先日、企業の開示資料をみていたところ、米Prospect Asset Management(以下、Prospect社) がクレッシェンド投資法人の発行済み投資口の約28%を取得したとの大量保有報告書を見つけた。Prospect社といえば、プロスペクト・レジデンシャル投資法人を立ち上げたプロスペクト(本社:千代田区)の関連会社である。すわREITのM&Aに向けた準備かと色めき立ったが、1月24日付の日経金融新聞でその真相が明らかになった。

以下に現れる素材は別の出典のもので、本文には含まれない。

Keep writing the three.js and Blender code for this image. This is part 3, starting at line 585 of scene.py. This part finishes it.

 それによると、Prospect社はREIT専門に投資するファンド・オブ・ファンズを立ち上げており、取得した投資口はこのファンドに組み入れたという。ほかにもFCレジデンシャル投資法人の投資口の約32%、プロスペクト・レジデンシャル投資法人と東京グロースリート投資法人の約20%、アドバンス・レジデンス投資法人の約14%、MIDリート投資法人の約8%などを取得している。今後は投資口価格の上昇に向けた対策を各REITに迫っていくという。

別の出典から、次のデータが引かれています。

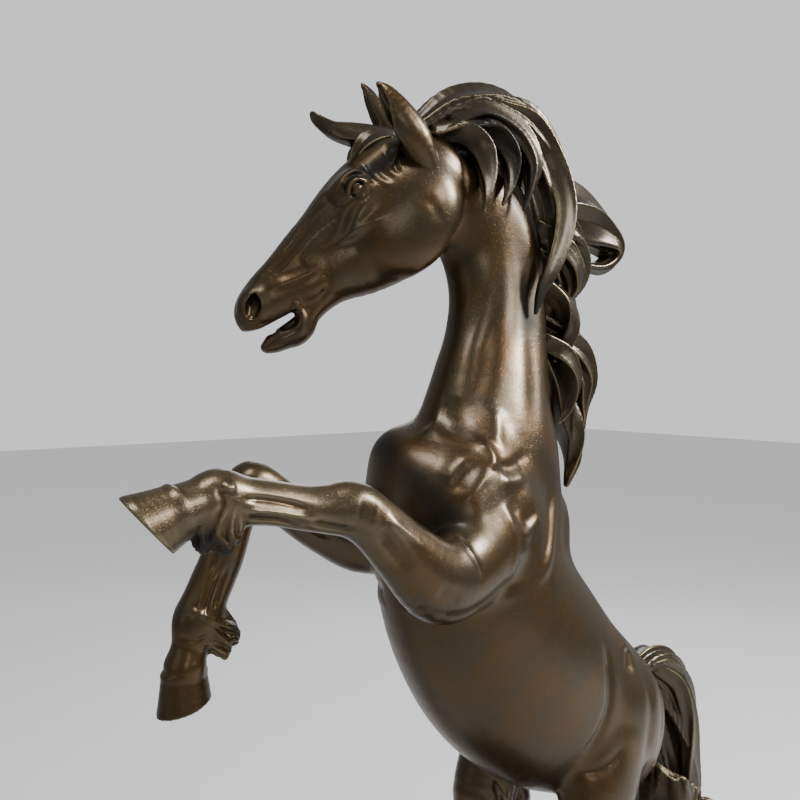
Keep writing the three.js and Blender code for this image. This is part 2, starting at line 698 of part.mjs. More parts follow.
// Each further casting is cut to seat on those before it, a seam gap clear of them.
const bronzeGround = ground();
let taken = bodySkin(SEAM_GAP).add(halfSpace(new THREE.Vector3(0, 0, GROUND_TOP), new THREE.Vector3(0, 0, -1)));
function seat(name, shape, material, core) {
  const whole = core ? shape(0).subtract(core) : shape(0);
  statue.add(meshOf(name, whole.subtract(taken), material));
  taken = taken.add(shape(SEAM_GAP));
}
for (const [name, parts] of Object.entries(LEGS)) {
  seat(`${name}_casting`, (grow) => leg(parts, grow), bronze);
}
for (const [name, stations] of Object.entries(EARS)) {
  seat(name, (grow) => ear(stations, grow), bronze);
}
seat('stump_casting', stump, barkBronze, loft(STUMP, { grow: -WALL, sides: 10, rings: 10, to: 0.86 }));
for (const [name, stations] of Object.entries(LOCKS)) {
  seat(name, lock(stations), hairBronze);
}
statue.add(meshOf('ground_casting', bronzeGround, barkBronze));
statue.add(meshOf('marble_base', marbleBase(), marble));
statue.add(meshOf('felt_sheet', felt(), feltCloth));
for (const [name, place] of Object.entries(STUD_PLACES)) {
  statue.add(meshOf(`stud_${name}`, stud(place), steel));
  statue.add(meshOf(`washer_${name}`, washer(place), steel));
  statue.add(meshOf(`nut_${name}`, nut(place), steel));
}

export default statue;
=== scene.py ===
# A rearing horse in bronze beside a tree stump, on rocky ground over a stepped black marble base.
# The bronze is modelled as distance fields: tapered elliptical lofts and muscles blended into one
# another, with veins, tendons, folds and hair drawn on them as ridges and grooves. Each casting is
# turned into a mesh and cut at its own seams. Shapes are stated in millimetres, x and y as in the CAD
# frame and z above the ground that the hooves stand on, and become metres as they are made.
import math

import bmesh
import bpy
import numpy as np
import openvdb
from mathutils import Matrix, Vector


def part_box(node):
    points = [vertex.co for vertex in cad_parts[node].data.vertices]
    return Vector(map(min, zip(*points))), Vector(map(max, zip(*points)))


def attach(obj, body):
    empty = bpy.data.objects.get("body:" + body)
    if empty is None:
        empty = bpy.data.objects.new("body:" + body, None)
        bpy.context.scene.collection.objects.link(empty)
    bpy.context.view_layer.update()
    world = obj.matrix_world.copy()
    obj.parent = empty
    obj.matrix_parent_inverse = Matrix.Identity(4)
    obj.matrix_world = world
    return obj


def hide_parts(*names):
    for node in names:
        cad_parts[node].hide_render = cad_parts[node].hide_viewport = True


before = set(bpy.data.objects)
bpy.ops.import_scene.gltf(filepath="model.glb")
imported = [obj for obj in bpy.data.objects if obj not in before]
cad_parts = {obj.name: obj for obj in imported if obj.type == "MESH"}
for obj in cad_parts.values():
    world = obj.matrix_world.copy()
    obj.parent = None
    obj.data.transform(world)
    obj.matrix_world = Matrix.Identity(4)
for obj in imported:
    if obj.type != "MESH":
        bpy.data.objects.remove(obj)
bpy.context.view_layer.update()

MM = 0.001
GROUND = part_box("left_hind_leg_casting")[0][2] / MM  # where the hooves stand
BASE_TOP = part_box("marble_base")[1][2] / MM
FAR = 30.0  # the field's value away from every shape
MARGIN = 7  # how far round a shape, past its blend, its own field is worked out

# ---- Steps of the lattices, in millimetres ----
TORSO_STEP = 1.2
NECK_STEP = 1.2
HEAD_STEP = 0.72
LEG_STEP = 0.9
HAIR_STEP = 0.7
TAIL_STEP = 0.9
STUMP_STEP = 1.1


# ======== Distance fields ========
CUBE = [(dx, dy, dz) for dx in (0, 1) for dy in (0, 1) for dz in (0, 1)]  # a cell's eight corners


def unit(v):
    v = np.asarray(v, float)
    return v / max(np.linalg.norm(v), 1e-9)


def reach_along(direction, x, y, z):
    """How far grids of x, y and z lie along a direction."""
    a, b, c = (float(k) for k in direction)
    return (x * a + y * b) + z * c


class Lattice:
    """A box of samples of the distance to the shapes drawn in it, negative inside them."""

    def __init__(self, low, high, step):
        self.low, self.step = np.floor(np.asarray(low, float) / step) * step, step
        self.size = np.ceil((np.asarray(high, float) - self.low) / step).astype(int) + 1
        self.axes = [
            (self.low[i] + step * np.arange(self.size[i])).astype(np.float32) for i in range(3)
        ]
        self.field = np.full(tuple(self.size), FAR, np.float32)

    def part(self, low, high):
        """The slices of the lattice that hold a box, or None."""
        slices = []
        for i in range(3):
            a = max(0, int((low[i] - self.low[i]) / self.step))
            b = min(self.size[i], int((high[i] - self.low[i]) / self.step) + 2)
            if a >= b:
                return None
            slices.append(slice(a, b))
        return tuple(slices)

    def coords(self, part):
        x, y, z = (self.axes[i][part[i]] for i in range(3))
        return x[:, None, None], y[None, :, None], z[None, None, :]

    def soften(self, distance, limit=9.0):
        """Rounds the surface off, over about a distance in millimetres."""
        field = np.clip(self.field, -limit, limit)
        for _ in range(max(1, round(2 * (distance / self.step) ** 2))):
            for axis in range(3):
                a = np.moveaxis(field, axis, 0)
                a[1:-1] = 0.25 * (a[:-2] + a[2:]) + 0.5 * a[1:-1]
        self.field = field

    def sample(self, points):
        """The field at points, between the samples."""
        g = (points - self.low) / self.step
        g = np.clip(g, 0, self.size - 1.001)
        i = g.astype(int)
        f = (g - i).astype(np.float32)
        total = 0
        for corner in CUBE:
            weight = 1
            for axis, d in enumerate(corner):
                weight = weight * (f[:, axis] if d else 1 - f[:, axis])
            total = total + weight * self.field[tuple((i + corner).T)]
        return total


def smooth_min(a, b, k):
    if k <= 0:
        return np.minimum(a, b)
    h = np.clip(0.5 + 0.5 * (b - a) / k, 0, 1)
    return b * (1 - h) + a * h - k * h * (1 - h)


def smooth_max(a, b, k):
    return -smooth_min(-a, -b, k)


def catmull(stations, per):
    """Stations resampled along a smooth curve through them, per samples to each interval."""
    s = np.asarray(stations, float)
    padded = np.vstack([2 * s[0] - s[1], s, 2 * s[-1] - s[-2]])
    out = []
    for i in range(len(s) - 1):
        a, b, c, d = padded[i : i + 4]
        for j in range(per):
            t = j / per
            bend = 2 * a - 5 * b + 4 * c - d
            out.append(0.5 * (2 * b + (c - a) * t + bend * t**2 + (3 * b - 3 * c + d - a) * t**3))
    out.append(s[-1])
    return np.array(out)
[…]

 同社の戦略から、REITに対する投資家の取捨選別がシビアになっている現実が透けてみえてくる。いまや上場REITの数は40を数え、2月14日には41番目となる野村不動産レジデンシャル投資法人が上場する予定だ。REIT市場は、投資家が目的に合わせて銘柄を自由に選ぶことができる規模に成長した。信用や実績、個性を投資家に的確にアピールできないREITは人気が低迷し、投資口価格が1口あたりの純資産価値を割り込む水準に落ち込んでいる。Prospect社が大量に取得したのはこうした割安な銘柄が中心だ。

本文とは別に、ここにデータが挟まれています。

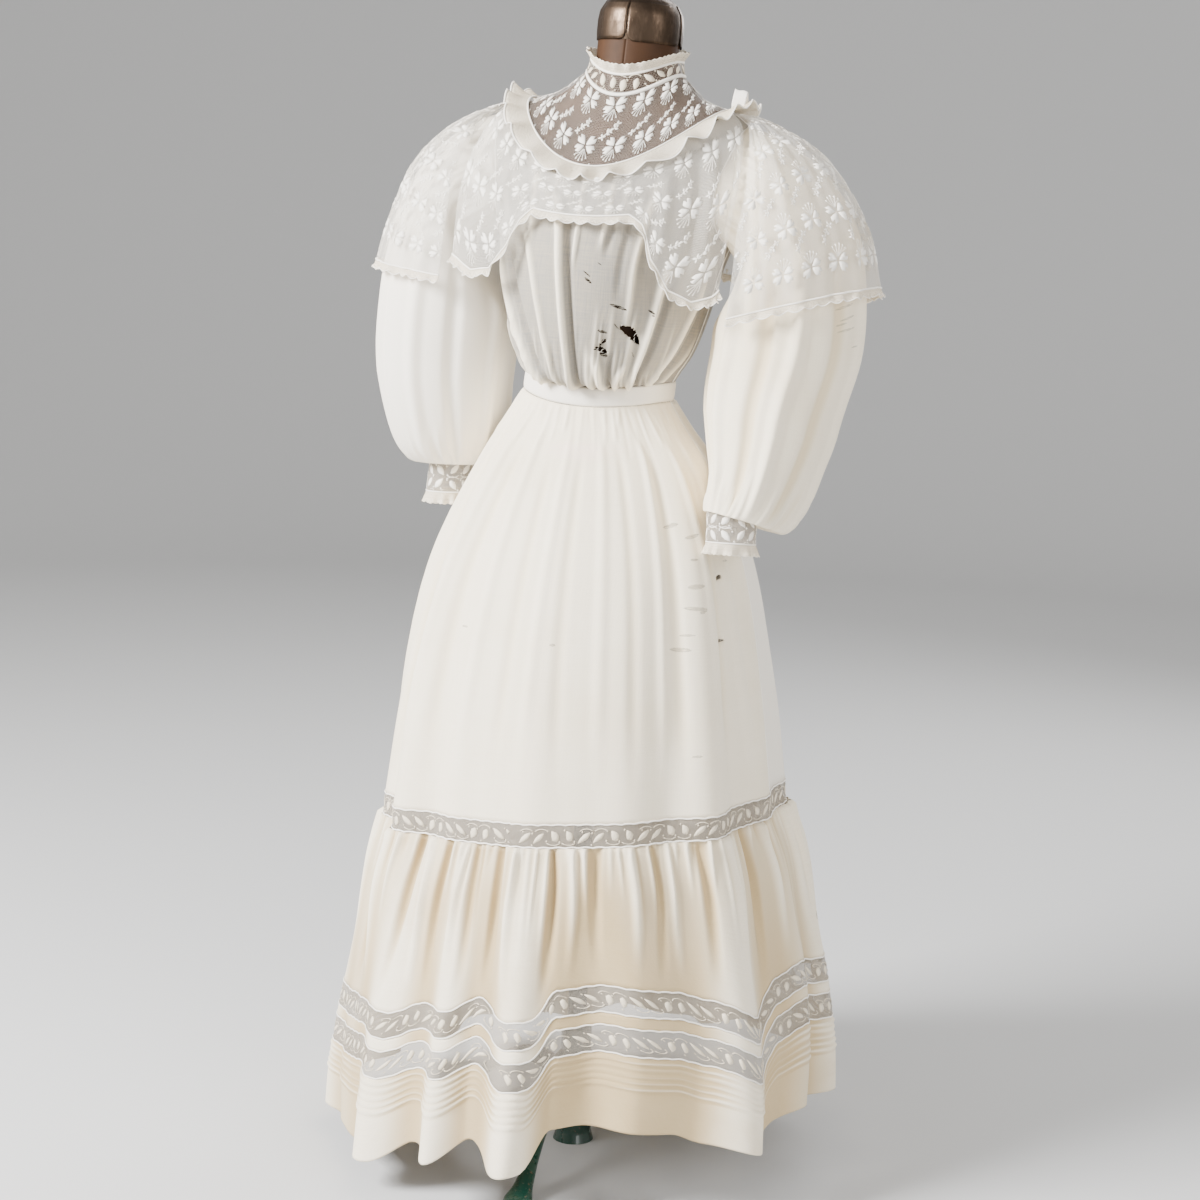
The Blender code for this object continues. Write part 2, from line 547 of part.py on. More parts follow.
def build_collar():
    """The standing band, and a waved ruffle flaring from its top edge."""
    turn = closed_angles(24)
    lift = np.array([0.0, 0.0, SEAM])
    low = ring_surface(BODICE)(turn, np.full(turn.shape, float(COLLAR_FOOT))) + lift
    inward = np.stack([-np.sin(turn), np.cos(turn), 0 * turn], axis=-1)
    high = low + inward * COLLAR_TAPER + [0, 0, COLLAR_HEIGHT]
    sheet("collar", np.array([low, high]), "lace_net", around=True)
    turn = closed_angles(40)
    inward = np.stack([-np.sin(turn), np.cos(turn), 0 * turn], axis=-1)
    base = ring_surface(BODICE)(turn, np.full(turn.shape, float(COLLAR_FOOT)))
    wave = COLLAR_WAVE * (-1.0) ** np.arange(40)
    bottom = base + inward * COLLAR_TAPER + [0, 0, COLLAR_HEIGHT + 2 * SEAM]
    flare = COLLAR_TAPER - COLLAR_RUFFLE_FLARE + wave
    top = base + inward * flare[:, None] + [0, 0, COLLAR_HEIGHT + COLLAR_RUFFLE_HEIGHT]
    sheet("collar_ruffle", np.array([bottom, top]), "lace_edging", around=True)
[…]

 今後もREIT参入は続く。関東財務局によれば、アルファリート投資法人(スポンサー:アルファ・トラスト・リアルティ・アドバイザーズなど)、エコロジー・リート投資法人(明豊エンタープライズなど)、シンプレクス・リート投資法人(シンプレクス・インベストメント・アドバイザーズ)、デュープレクスセレクション投資法人(リテック・コンサルタンツ)、東京オフィスビルファンド投資法人(住友不動産)、日本商業施設ファンド投資法人(三井不動産)が、すでに投資法人としての登録を完了している。競争は激しくなり、厳しいREIT運用を余儀なくされることは間違いない。Prospect社の動きは直接的にM&Aをしかけるものではないようだが、米国のようなREITのM&Aや非上場化の動きが具体化するきっかけになるかもしれない。